Problem details.
In the entries below, find the line containing "shoe_z = (low + 0.9, low + 1.8)" and the line containing "for node in". Copy those two lines and everything between them exactly, and only that.

Given data.
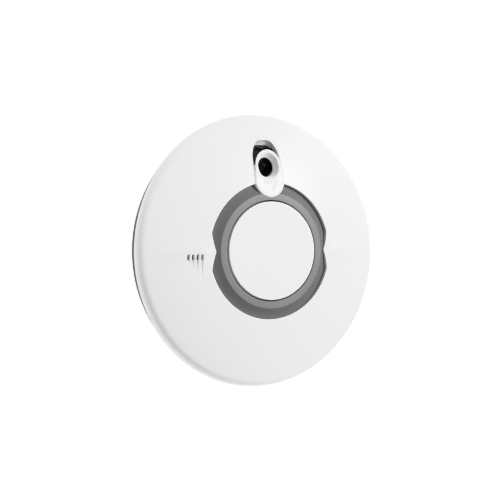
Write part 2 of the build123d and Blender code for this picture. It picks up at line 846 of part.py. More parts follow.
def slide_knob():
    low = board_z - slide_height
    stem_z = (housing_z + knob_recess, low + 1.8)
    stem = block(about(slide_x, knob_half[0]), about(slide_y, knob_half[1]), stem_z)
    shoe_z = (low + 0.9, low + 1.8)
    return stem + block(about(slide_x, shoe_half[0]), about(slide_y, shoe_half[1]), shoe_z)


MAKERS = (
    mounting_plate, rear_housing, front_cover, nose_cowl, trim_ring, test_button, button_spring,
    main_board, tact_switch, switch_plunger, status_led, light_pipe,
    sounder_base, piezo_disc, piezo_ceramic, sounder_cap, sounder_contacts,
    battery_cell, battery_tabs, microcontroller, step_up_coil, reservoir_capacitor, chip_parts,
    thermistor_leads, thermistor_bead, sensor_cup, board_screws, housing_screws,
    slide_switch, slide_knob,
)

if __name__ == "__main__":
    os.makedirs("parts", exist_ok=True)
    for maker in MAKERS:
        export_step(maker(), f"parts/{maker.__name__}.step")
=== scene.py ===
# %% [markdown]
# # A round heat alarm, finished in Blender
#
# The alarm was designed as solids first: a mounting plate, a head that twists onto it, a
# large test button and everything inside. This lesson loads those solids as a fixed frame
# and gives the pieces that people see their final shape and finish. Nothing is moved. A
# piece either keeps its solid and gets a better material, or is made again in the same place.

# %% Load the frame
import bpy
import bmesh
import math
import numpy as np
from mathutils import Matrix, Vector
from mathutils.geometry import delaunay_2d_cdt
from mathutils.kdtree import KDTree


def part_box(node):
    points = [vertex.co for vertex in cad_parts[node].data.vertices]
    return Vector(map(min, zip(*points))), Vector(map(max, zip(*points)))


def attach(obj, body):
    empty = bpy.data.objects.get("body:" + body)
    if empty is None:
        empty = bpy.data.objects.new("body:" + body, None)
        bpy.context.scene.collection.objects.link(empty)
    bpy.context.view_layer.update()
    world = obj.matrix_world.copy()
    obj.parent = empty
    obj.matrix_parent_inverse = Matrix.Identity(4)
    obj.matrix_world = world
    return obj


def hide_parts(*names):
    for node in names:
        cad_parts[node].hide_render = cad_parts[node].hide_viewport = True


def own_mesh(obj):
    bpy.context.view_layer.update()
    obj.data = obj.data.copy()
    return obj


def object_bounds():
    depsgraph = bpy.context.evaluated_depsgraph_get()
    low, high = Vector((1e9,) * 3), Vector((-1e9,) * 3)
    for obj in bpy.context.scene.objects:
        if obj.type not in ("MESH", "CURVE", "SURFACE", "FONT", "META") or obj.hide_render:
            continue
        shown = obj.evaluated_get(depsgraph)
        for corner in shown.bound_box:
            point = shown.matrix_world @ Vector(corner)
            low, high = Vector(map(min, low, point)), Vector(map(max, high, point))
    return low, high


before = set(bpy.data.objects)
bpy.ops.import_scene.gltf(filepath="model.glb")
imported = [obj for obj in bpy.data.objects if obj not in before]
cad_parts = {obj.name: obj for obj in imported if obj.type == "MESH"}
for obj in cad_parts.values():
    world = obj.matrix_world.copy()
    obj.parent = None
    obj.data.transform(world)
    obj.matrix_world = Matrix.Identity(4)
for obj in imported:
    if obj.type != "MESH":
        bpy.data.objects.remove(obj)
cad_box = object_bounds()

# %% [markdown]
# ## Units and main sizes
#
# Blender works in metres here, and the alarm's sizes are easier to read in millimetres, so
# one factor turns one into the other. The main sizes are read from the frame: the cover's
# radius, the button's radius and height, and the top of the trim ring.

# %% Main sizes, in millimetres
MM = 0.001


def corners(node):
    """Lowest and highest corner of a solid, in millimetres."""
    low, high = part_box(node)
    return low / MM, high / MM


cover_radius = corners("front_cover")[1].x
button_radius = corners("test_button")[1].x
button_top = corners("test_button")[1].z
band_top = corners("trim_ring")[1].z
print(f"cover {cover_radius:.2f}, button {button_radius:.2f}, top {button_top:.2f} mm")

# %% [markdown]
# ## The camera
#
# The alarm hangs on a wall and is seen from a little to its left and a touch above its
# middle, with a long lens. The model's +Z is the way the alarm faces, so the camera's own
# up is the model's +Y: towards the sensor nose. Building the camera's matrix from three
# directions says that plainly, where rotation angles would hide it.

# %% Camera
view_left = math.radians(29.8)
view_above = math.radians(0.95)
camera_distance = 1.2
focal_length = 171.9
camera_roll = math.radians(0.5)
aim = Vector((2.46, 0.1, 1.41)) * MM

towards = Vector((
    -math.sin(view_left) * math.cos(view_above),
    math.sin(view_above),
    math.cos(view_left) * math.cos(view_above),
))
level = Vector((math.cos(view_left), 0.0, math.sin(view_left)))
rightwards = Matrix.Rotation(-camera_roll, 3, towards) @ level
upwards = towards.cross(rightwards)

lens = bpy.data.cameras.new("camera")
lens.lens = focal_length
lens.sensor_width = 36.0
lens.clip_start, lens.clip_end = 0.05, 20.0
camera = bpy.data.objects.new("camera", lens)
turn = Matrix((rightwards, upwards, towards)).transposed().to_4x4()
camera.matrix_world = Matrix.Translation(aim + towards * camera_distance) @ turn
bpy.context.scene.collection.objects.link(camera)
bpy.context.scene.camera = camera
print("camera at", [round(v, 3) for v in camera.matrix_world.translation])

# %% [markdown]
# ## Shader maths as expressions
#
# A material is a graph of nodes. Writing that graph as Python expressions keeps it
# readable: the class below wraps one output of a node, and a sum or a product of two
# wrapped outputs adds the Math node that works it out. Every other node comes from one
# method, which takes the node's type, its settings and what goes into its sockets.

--

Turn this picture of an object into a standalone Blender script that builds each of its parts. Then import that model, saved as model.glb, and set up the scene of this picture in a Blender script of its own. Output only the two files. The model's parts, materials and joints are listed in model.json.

Expected answer.
    shoe_z = (low + 0.9, low + 1.8)
    return stem + block(about(slide_x, shoe_half[0]), about(slide_y, shoe_half[1]), shoe_z)


MAKERS = (
    mounting_plate, rear_housing, front_cover, nose_cowl, trim_ring, test_button, button_spring,
    main_board, tact_switch, switch_plunger, status_led, light_pipe,
    sounder_base, piezo_disc, piezo_ceramic, sounder_cap, sounder_contacts,
    battery_cell, battery_tabs, microcontroller, step_up_coil, reservoir_capacitor, chip_parts,
    thermistor_leads, thermistor_bead, sensor_cup, board_screws, housing_screws,
    slide_switch, slide_knob,
)

if __name__ == "__main__":
    os.makedirs("parts", exist_ok=True)
    for maker in MAKERS:
        export_step(maker(), f"parts/{maker.__name__}.step")
=== scene.py ===
# %% [markdown]
# # A round heat alarm, finished in Blender
#
# The alarm was designed as solids first: a mounting plate, a head that twists onto it, a
# large test button and everything inside. This lesson loads those solids as a fixed frame
# and gives the pieces that people see their final shape and finish. Nothing is moved. A
# piece either keeps its solid and gets a better material, or is made again in the same place.

# %% Load the frame
import bpy
import bmesh
import math
import numpy as np
from mathutils import Matrix, Vector
from mathutils.geometry import delaunay_2d_cdt
from mathutils.kdtree import KDTree


def part_box(node):
    points = [vertex.co for vertex in cad_parts[node].data.vertices]
    return Vector(map(min, zip(*points))), Vector(map(max, zip(*points)))


def attach(obj, body):
    empty = bpy.data.objects.get("body:" + body)
    if empty is None:
        empty = bpy.data.objects.new("body:" + body, None)
        bpy.context.scene.collection.objects.link(empty)
    bpy.context.view_layer.update()
    world = obj.matrix_world.copy()
    obj.parent = empty
    obj.matrix_parent_inverse = Matrix.Identity(4)
    obj.matrix_world = world
    return obj


def hide_parts(*names):
    for node in names:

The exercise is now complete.